Visual Clues: Bridging Vision and Language Foundations for Image Paragraph Captioning
Authors: Yujia Xie, Luowei Zhou, Xiyang Dai, Lu Yuan, Nguyen Bach, Ce Liu, Michael Zeng
NeurIPS 2022 | Conference PDF | Archive PDF | Plain Text | LLM Run Details
| Reproducibility Variable | Result | LLM Response |
|---|---|---|
| Research Type | Experimental | We evaluate the quality of generated descriptions by quantitative and qualitative measurement. The results demonstrate the effectiveness of such a structured semantic representation. In this section, we use SPIPE to benchmark the accuracy and completeness of our framework. We evaluate our framework on the test set of Stanford dataset (Krause et al., 2017). |
| Researcher Affiliation | Industry | Yujia Xie, Luowei Zhou , Xiyang Dai, Lu Yuan, Nguyen Bach, Ce Liu, Michael Zeng Microsoft {yujiaxie, luowei.zhou, xiyang.dai, luyuan, nguyenbach, ce.liu, nzeng}microsoft.com Currently at Google Brain. |
| Pseudocode | No | The paper describes the framework in steps but does not include a structured pseudocode or algorithm block. |
| Open Source Code | No | The paper states 'Some of the models and data are proprietary.' in the reproducibility checklist, and provides a link to a baseline model ('Socratic model') but does not explicitly state that their own source code is open or provide a link to it. |
| Open Datasets | Yes | We evaluate our framework on the test set of Stanford dataset (Krause et al., 2017).
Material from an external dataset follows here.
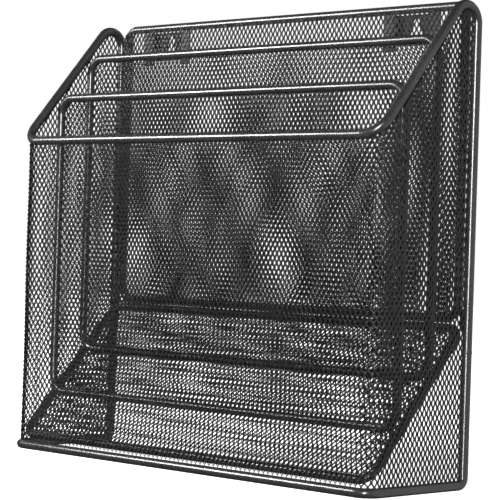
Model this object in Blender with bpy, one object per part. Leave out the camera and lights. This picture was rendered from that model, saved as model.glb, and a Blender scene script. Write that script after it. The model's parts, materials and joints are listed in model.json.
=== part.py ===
"""Three-pocket wire and mesh magazine file holder.

Bent round wires carry flat expanded-metal sheets: a sheet wrapped round the front and both
sides, a sloped floor, two dividers and a back. Two hat-shaped brackets with keyholes sit behind
the top rail. The holder stands on its base wire and is one rigid welded piece.

Frame: metres, +Z up, the front faces -Y, origin at the middle of the footprint on the ground.
"""

import math

import bmesh
import bpy
from mathutils import Matrix, Vector

# ---- overall layout ---------------------------------------------------------------------------
HALF_WIDTH = 0.1620          # centreline of the rim and base wires, left and right
HALF_DEPTH = 0.04275         # centreline of the front rails and of the rear legs
RIM_WIRE_RADIUS = 0.0030
FRONT_RAIL_Z = 0.2097
VIRTUAL_APEX_Z = 0.3096      # where the sloped rail would meet the rear leg without its bend
APEX_BEND_RADIUS = 0.0106
RIM_CORNER_RADIUS = 0.0138
LEG_JOINT_Z = 0.0830         # butt joint between the rim wire and the base wire
BASE_FRONT_BEND_RADIUS = 0.0096
BASE_REAR_BEND_RADIUS = 0.0045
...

The dataset is a subset of Visual Genome (VG) dataset (Krishna et al., 2017), and therefore we can obtain the human-annotated scene graphs from VG as well. BLIP-large (Li et al., 2022) finetuned on COCO captions dataset (Chen et al., 2015) We benchmark its performance in two Visual Question Answering (VQA) datasets we use the GQA (Hudson and Manning, 2019) dataset for probing the capability of scene understanding, and the OK-VQA (Marino et al., 2019) dataset for the awareness of the commonsense knowledge. |
| Dataset Splits | No | The paper mentions using the 'test set of Stanford dataset' and 'training images similar to Stanford dataset', but does not explicitly provide the training/validation/test dataset splits with specific percentages or counts for their experimental setup. |
| Hardware Specification | No | The paper states 'The proposed method does not involve training.' and 'The overall usage of computing resources is not significant.', and does not specify any hardware details like GPU/CPU models. |
| Software Dependencies | No | The paper mentions specific models like GPT-3 Davinci-text-001, BLIP-large, Florence-H, and YOLOv5, but does not specify software dependencies with version numbers (e.g., Python, PyTorch, or CUDA versions). |
| Experiment Setup | Yes | We adopt temperature as 0.8, as a higher temperature encourages the model to have more creative outputs. We adopt the frequency penalty as 0.5 and the maximum number of tokens as 100. We adopt number of tags M = 5, thresholds β = γ = 0.2, and number of candidates K = 40. |